There are 29 letters in the alphabet. There is no K, Q or Z. J is also not really a Welsh letter but occurs in Borrowed words such as jam and the surname Jones. The latter is a historical leftover resulting from English registrars' attempts to register the sons of Welshmen named Ieuan ! CH, DD, FF, NG, LL, PH, RH and TH are all letters in their own right with their own pronunciation and place in the alphabet. The following explanation is given in Welsh alphabetical order [you need this to look things up in the dictionary] and letters listed without comment are pronounced as in English.

Welsh words are normally stressed on the penultimate syllable. When this is not the case there is usually an accent thus \ over the vowel of the stressed syllable. In general you should assume that the syllable before the last is the stressed one.

 

 

A

may be long as in HARD or short as in HAM

B

 

C

always hard as in CAT. This is the Welsh K.

CH

as in Scottish LOCH

D

 

DD

as TH in THIS

E

can be long as in LANE pronounced with a Welsh accent [English as spoken by English native speakers does not have this sound] More often short as in THEN

F

As English V

FF

As English F

G

NG

 

H

always hard as in GARDEN

as in KING but not restricted to end of words. Note position in dictionary after G. It is not an initial letter but occurs internally and one can look for ages in the wrong place.

 

I

L

can be long as EE in TREE or short as in INK

LL

no equivalent in English. Place tongue behind teeth and breath out. Use tape for comparison. It's not as difficult as it is made out to be.

M

 

N

 

O

can be long as in TOE [but not a diphthong as in ordinary English Oh!] or short as in ON.

P

 

PH

as FF but only occurs in mutated forms [of which more later

R

RH

rolled more than English R, which can be almost silent.

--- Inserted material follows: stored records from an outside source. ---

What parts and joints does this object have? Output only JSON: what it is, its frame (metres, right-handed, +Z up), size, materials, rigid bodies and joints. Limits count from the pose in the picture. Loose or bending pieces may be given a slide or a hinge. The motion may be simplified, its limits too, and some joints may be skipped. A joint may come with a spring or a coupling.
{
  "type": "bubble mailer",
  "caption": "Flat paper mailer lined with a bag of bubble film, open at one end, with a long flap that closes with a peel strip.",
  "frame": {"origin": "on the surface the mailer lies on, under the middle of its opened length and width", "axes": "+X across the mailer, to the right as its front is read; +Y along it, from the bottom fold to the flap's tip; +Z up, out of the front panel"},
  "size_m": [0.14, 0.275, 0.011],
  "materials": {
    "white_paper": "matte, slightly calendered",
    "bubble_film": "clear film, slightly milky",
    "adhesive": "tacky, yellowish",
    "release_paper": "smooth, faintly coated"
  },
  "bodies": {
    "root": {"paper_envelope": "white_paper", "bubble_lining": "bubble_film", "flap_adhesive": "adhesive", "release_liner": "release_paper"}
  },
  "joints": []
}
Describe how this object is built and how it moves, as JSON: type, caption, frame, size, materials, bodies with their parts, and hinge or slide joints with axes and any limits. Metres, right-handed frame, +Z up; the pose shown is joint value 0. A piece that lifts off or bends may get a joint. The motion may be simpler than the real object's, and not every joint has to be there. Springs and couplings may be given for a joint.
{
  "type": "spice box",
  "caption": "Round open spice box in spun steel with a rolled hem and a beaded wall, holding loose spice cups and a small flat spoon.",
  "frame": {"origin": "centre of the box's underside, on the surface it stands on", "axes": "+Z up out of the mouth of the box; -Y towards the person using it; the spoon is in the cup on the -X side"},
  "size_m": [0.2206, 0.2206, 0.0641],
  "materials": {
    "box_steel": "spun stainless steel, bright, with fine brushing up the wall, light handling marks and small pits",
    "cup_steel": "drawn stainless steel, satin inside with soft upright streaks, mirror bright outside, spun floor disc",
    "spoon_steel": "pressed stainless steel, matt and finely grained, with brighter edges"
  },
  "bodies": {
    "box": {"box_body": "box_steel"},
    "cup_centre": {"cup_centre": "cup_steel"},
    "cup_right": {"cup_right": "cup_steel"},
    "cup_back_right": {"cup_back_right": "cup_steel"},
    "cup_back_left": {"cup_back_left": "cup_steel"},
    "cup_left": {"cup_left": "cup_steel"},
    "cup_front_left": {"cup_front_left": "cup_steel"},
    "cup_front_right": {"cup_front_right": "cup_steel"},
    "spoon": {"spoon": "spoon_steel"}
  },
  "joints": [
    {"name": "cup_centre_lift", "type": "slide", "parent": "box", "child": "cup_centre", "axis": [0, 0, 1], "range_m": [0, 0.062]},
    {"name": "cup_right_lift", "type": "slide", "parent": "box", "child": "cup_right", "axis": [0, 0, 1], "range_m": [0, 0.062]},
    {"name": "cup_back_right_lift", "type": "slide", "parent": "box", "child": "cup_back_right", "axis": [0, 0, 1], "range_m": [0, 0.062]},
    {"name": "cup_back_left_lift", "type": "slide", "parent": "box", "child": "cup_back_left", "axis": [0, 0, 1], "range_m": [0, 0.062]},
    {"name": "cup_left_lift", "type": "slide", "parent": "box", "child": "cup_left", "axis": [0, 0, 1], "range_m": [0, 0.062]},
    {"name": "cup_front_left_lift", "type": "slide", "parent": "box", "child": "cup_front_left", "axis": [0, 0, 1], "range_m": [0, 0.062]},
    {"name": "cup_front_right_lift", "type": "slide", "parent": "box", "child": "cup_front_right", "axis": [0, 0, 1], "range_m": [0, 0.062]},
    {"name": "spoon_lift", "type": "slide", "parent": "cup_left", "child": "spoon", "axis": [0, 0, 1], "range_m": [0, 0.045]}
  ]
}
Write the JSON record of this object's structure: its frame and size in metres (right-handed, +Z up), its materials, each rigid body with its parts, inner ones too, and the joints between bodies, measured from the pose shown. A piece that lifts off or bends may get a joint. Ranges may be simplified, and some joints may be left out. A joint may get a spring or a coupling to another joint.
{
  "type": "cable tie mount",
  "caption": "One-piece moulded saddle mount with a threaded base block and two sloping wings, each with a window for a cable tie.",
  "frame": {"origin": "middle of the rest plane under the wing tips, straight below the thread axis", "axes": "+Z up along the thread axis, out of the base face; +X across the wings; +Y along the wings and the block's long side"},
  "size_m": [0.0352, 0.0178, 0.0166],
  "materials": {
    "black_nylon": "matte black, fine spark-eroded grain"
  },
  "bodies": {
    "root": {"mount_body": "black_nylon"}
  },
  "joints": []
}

Think about how WH is pronounced with a posh accent and then do the same with R. Listen to tape for clarification.

T

 

TH

as in THINK [compare DD. They are different.]

U

Beware! nothing to do with English U. Long as EE in BEEN or short as I in TIN.

W

 can be pronounced as English W when it comes before a vowel, but is also a vowel in its own right, pronounced as OO in SHOOT

Y

 

 

has two possible pronunciations. It can be as Welsh U [long EE or short I]. This occurs when Y is in the final syllable of a multisyllabic word, and also in all but three single syllable words [see below].

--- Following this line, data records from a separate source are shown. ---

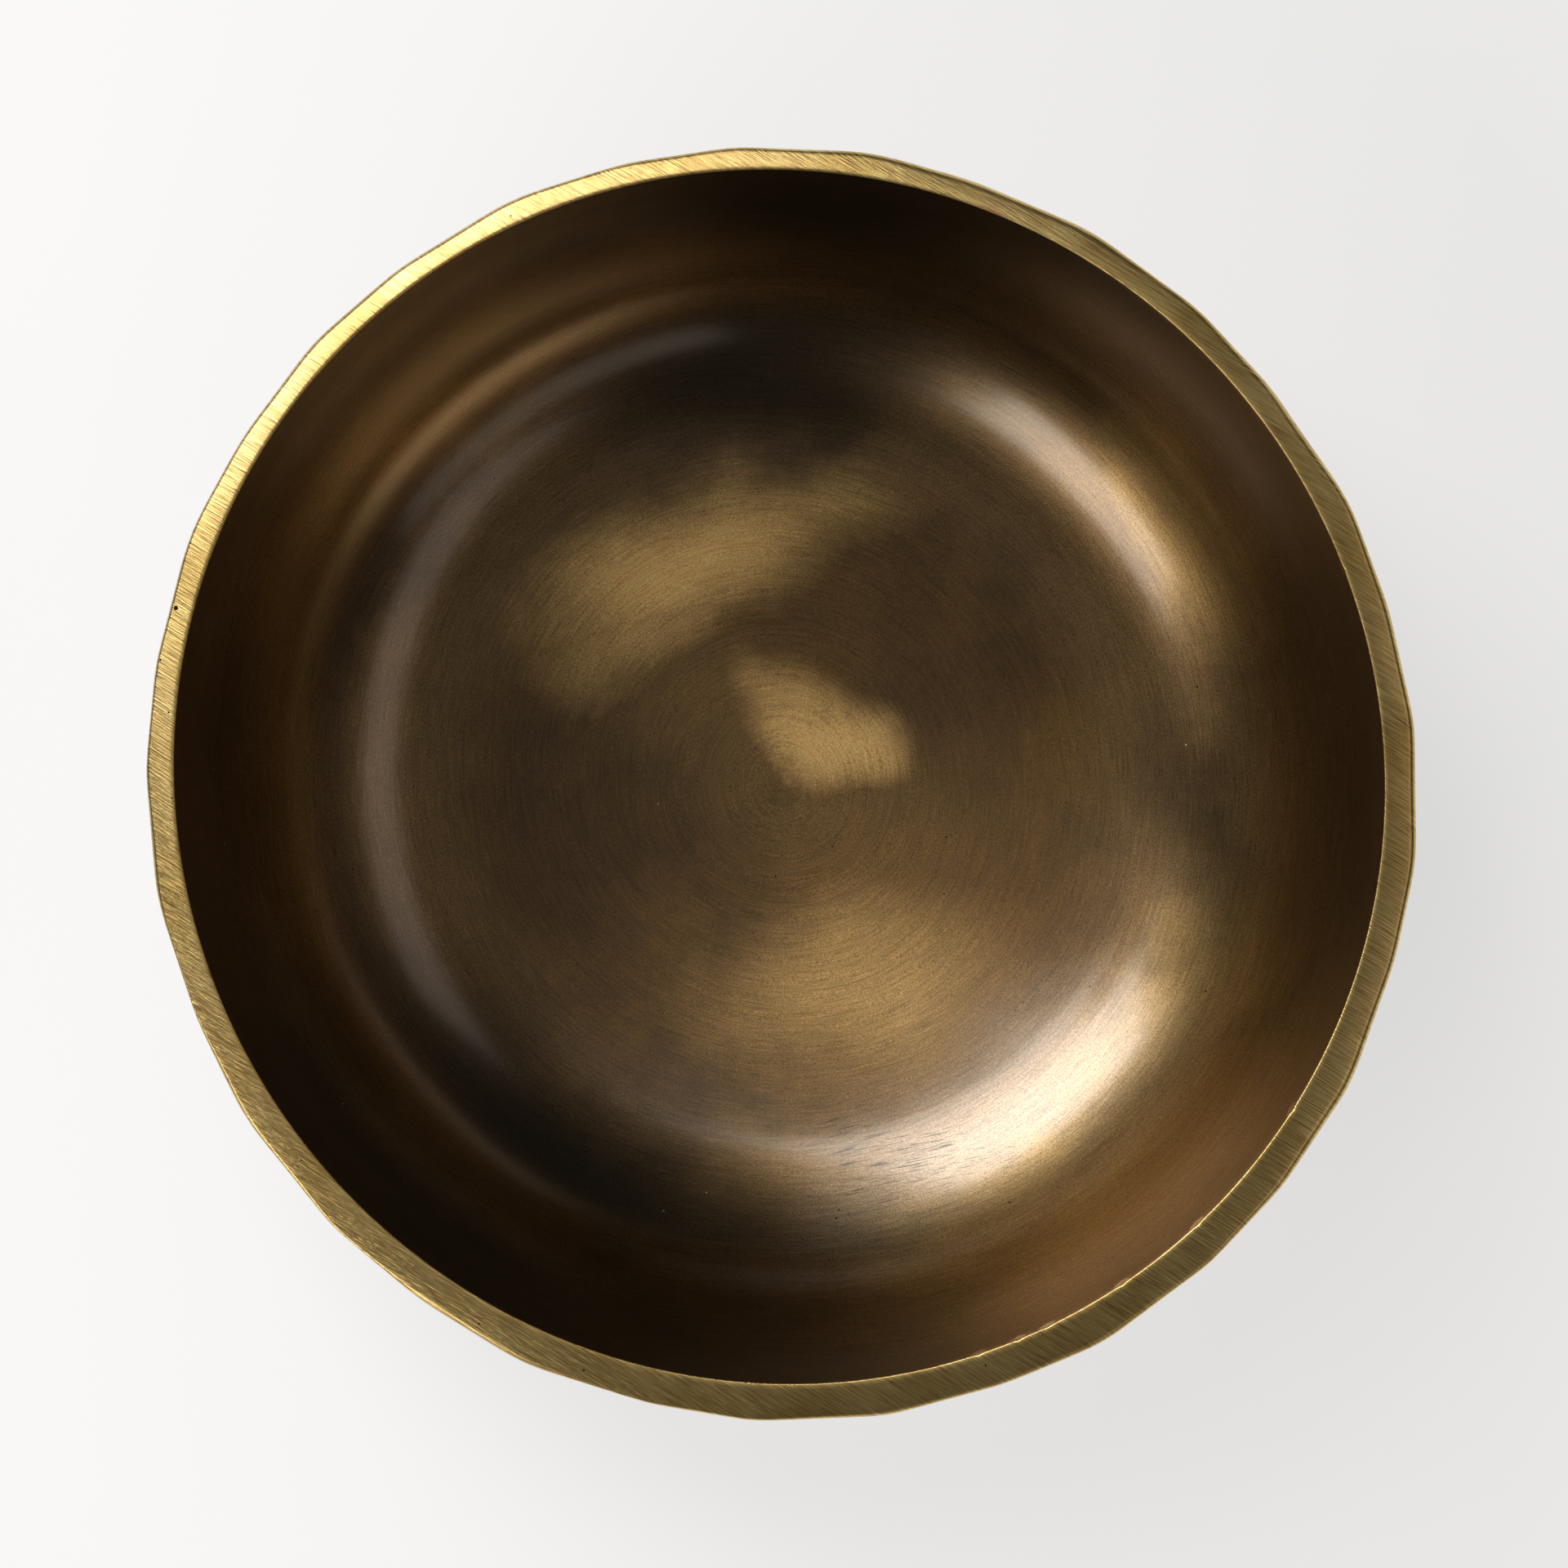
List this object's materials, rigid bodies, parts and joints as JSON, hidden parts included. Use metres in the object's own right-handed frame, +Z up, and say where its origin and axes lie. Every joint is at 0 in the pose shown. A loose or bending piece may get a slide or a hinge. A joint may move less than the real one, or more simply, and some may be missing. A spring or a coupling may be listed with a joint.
{
  "type": "brass urli bowl",
  "caption": "Wide, shallow cast brass bowl with a flat ground rim, hammered outside, a low brazed foot ring and felt pads.",
  "frame": {"origin": "on the bowl's axis, on the surface that the felt pads stand on", "axes": "+Z up through the mouth; the thicker side of the rim is towards -Y"},
  "size_m": [0.2539, 0.2544, 0.08],
  "materials": {
    "cast_brass": "cast, antiqued dark inside, rim ground flat, outside hammered",
    "turned_brass": "turned, antiqued",
    "braze_metal": "as brazed, wiped clean",
    "felt": "pressed wool felt"
  },
  "bodies": {
    "root": {"bowl": "cast_brass", "foot_ring": "turned_brass", "braze_seam": "braze_metal", "felt_pad_1": "felt", "felt_pad_2": "felt", "felt_pad_3": "felt", "felt_pad_4": "felt"}
  },
  "joints": []
}
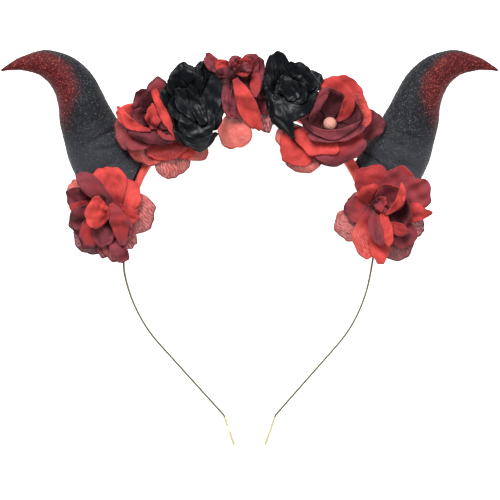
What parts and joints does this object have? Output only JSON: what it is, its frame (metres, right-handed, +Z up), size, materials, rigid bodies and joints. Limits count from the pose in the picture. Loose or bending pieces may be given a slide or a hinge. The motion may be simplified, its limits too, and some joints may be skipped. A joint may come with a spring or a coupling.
{
  "type": "devil horns headband",
  "caption": "Spring steel headband hoop in a felt sleeve, with curved glitter horns, fabric roses in red and black, and clear end caps.",
  "frame": {"origin": "on the surface that the headband lies on, below the middle of its box", "axes": "+X to the wearer's left, which is the right of the picture, +Y to the crown, +Z up, which is the front of the roses"},
  "size_m": [0.224, 0.1782, 0.0463],
  "materials": {
    "steel": "dull brassy spring steel",
    "felt": "red felt",
    "clear_cap": "clear soft plastic, slightly yellow",
    "horn": "black with fine glitter, red glitter towards the point",
    "red_cloth": "red dyed cloth with darker rims",
    "sheer_red_cloth": "thin open weave red cloth",
    "black_cloth": "black satin cloth",
    "core": "dark green moulded plastic",
    "bead": "pale pink gloss"
  },
  "bodies": {
    "root": {"steel_hoop": "steel", "felt_sleeve": "felt", "right_end_cap": "clear_cap", "left_end_cap": "clear_cap", "right_horn": "horn", "left_horn": "horn", "red_rose_1_core": "core", "red_rose_1_outer_petals": "sheer_red_cloth", "red_rose_1_middle_petals": "red_cloth", "red_rose_1_inner_petals": "red_cloth", "red_rose_1_bud": "red_cloth", "red_rose_2_core": "core", "red_rose_2_outer_petals": "sheer_red_cloth", "red_rose_2_middle_petals": "red_cloth", "red_rose_2_inner_petals": "red_cloth", "red_rose_2_bead": "bead", "black_rose_1_core": "core", "black_rose_1_outer_petals": "black_cloth", "black_rose_1_middle_petals": "black_cloth", "black_rose_1_inner_petals": "black_cloth", "black_rose_1_bud": "black_cloth", "red_rose_3_core": "core", "red_rose_3_outer_petals": "sheer_red_cloth", "red_rose_3_middle_petals": "red_cloth", "red_rose_3_inner_petals": "red_cloth", "red_rose_3_bud": "red_cloth", "black_rose_2_core": "core", "black_rose_2_outer_petals": "black_cloth", "black_rose_2_middle_petals": "black_cloth", "black_rose_2_inner_petals": "black_cloth", "black_rose_2_bud": "black_cloth", "red_rose_4_core": "core", "red_rose_4_outer_petals": "sheer_red_cloth", "red_rose_4_middle_petals": "red_cloth", "red_rose_4_inner_petals": "red_cloth", "red_rose_4_bud": "red_cloth", "red_rose_5_core": "core", "red_rose_5_outer_petals": "sheer_red_cloth", "red_rose_5_middle_petals": "red_cloth", "red_rose_5_inner_petals": "red_cloth", "red_rose_5_bud": "red_cloth"}
  },
  "joints": []
}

Where it occurs in non final syllables it is pronounced like the U in BUT. This is also the pronunciation in the three single syllable words YR, YN and FY.

 

In some words a long vowel is indicated by a circumflex [^ ] above the vowel but this is not invariable. The circumflex is however part of the spelling and must be learnt.

 

DIPHTHONGS

AI, AE, AU

all as English EYE but in plural endings is often pronounced as A or as E in unemphasised English THE

AW

as OW in COW

IW, EW, UW

all as in NEW

WY

 

can be as in WIN, but the real diphthong is more like OO + I.

A circumflex above the W denotes the latter pronunciation.

 

INTRODUCTION TO SYSTEM

I believe that (once childhood is behind us) it is impossible for most people to learn a language thoroughly without some understanding of the grammatical framework, especially if it is not heard regularly as part of normal life. On the other hand, I do not think there is much satisfaction to be gained from the old method of conjugating verbs etc without ever meeting the real language. Therefore each lesson will include at least one new aspect of Welsh Structure and work to do using the structures taught to date. There will also be some other material (often of a colloquial nature) to be learnt by heart and understood with regard to usage rather than structure. These passages will sometimes include structures which you do not yet know but which will slot into place when we come to them. A previously encountered phrase (a line in a song, for example) can make a new concept seem far less daunting.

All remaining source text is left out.